» **The exercise**:
Read through the data and report every line in which the word "Blender" occurs.

» **Entries**:
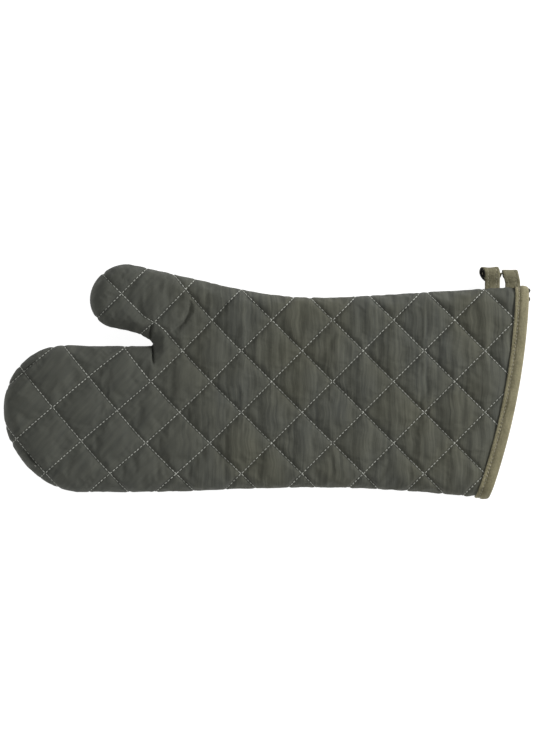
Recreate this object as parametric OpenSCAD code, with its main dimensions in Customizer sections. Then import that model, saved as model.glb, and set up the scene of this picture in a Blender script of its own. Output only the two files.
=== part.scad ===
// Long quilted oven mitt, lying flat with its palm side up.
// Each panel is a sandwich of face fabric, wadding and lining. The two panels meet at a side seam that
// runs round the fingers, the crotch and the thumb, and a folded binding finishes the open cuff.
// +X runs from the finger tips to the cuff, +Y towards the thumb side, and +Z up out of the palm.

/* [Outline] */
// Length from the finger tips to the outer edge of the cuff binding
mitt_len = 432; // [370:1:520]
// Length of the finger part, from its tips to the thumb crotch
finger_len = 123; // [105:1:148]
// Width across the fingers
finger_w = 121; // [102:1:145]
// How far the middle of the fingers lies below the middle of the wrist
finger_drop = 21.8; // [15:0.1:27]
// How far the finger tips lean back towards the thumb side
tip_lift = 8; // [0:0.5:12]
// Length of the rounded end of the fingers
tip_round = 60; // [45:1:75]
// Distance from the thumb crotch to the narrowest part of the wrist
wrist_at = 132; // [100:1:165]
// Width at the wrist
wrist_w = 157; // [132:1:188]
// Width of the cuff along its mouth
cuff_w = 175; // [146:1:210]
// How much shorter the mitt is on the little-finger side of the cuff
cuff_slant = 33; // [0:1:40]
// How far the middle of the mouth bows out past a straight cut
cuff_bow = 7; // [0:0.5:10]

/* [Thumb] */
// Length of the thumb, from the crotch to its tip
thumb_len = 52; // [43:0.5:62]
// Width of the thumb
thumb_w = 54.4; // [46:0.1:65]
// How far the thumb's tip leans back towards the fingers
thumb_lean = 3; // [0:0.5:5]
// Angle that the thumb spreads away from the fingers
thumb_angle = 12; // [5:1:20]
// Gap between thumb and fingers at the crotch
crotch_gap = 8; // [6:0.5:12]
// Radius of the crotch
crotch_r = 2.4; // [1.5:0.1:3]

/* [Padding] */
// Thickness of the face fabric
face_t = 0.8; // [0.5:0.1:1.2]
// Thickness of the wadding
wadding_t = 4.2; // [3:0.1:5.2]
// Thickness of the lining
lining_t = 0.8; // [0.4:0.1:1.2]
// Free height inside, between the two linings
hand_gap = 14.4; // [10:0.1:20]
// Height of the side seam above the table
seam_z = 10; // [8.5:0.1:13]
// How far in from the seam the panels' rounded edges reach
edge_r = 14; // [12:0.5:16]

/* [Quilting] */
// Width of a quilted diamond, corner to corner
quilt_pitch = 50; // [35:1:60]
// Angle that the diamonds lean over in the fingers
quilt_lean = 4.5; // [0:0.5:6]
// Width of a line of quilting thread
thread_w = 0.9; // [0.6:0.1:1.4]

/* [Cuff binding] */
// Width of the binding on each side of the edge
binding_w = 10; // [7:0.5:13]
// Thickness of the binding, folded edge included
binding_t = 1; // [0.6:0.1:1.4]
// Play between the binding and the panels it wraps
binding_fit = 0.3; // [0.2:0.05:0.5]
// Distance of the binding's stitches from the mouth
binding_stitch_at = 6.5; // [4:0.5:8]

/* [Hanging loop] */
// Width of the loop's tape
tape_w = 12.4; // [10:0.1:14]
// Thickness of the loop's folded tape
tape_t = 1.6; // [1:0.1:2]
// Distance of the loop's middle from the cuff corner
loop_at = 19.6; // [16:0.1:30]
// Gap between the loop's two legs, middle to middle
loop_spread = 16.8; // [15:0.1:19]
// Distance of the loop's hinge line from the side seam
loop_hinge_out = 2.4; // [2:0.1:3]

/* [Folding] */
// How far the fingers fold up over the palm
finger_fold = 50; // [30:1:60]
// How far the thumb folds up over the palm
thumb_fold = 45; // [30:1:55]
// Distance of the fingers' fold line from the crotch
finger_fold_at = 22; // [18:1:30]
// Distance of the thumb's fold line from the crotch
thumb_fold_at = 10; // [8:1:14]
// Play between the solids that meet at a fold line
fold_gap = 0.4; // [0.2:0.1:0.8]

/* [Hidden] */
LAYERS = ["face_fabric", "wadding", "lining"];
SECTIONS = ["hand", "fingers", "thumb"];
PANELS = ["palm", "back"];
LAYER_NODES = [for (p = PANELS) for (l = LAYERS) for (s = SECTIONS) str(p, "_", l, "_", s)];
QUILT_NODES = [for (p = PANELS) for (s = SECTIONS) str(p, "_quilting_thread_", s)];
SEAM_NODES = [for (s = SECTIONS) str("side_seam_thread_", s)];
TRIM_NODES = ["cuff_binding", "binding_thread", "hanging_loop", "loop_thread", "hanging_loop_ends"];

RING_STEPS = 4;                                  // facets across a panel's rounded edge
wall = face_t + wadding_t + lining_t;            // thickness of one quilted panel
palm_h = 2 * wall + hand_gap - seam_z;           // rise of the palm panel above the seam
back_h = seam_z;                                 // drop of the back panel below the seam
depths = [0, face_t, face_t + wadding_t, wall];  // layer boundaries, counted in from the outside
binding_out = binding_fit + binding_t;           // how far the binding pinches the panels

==

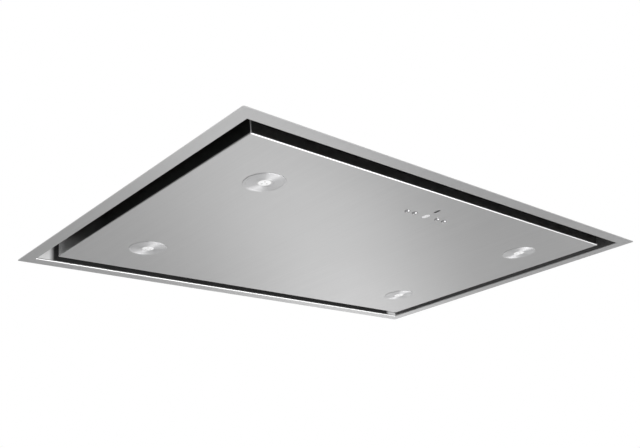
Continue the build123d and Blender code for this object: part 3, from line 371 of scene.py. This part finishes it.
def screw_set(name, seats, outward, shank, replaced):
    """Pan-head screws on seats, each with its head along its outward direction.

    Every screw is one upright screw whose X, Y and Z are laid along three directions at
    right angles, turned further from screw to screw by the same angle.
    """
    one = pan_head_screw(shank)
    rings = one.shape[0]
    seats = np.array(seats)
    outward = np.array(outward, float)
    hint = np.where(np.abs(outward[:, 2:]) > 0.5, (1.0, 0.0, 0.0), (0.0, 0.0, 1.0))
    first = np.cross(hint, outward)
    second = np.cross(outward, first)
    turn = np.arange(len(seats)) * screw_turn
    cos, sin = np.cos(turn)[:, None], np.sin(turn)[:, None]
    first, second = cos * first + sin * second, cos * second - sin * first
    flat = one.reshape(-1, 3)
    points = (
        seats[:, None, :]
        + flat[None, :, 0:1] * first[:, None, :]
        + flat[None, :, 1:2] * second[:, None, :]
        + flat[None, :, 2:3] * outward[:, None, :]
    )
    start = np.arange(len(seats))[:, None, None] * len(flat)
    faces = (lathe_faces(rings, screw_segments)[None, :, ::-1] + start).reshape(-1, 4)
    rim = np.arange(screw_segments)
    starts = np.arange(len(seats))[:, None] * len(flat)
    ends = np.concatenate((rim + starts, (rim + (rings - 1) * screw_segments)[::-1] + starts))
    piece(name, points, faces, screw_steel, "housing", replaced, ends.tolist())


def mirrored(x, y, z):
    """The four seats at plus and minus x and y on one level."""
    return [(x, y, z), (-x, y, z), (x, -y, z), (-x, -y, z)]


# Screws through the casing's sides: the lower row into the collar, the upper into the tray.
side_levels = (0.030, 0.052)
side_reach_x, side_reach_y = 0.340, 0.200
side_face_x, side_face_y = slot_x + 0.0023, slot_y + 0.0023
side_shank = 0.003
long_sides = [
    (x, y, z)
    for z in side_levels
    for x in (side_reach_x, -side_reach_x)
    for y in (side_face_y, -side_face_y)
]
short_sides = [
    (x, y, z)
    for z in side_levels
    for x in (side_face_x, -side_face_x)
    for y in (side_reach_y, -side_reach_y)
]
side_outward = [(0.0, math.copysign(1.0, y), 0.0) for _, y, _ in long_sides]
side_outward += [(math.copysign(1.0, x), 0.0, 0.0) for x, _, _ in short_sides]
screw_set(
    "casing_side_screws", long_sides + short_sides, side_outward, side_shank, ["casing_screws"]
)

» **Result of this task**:
Recreate this object as parametric OpenSCAD code, with its main dimensions in Customizer sections. Then import that model, saved as model.glb, and set up the scene of this picture in a Blender script of its own. Output only the two files.
Continue the build123d and Blender code for this object: part 3, from line 371 of scene.py. This part finishes it.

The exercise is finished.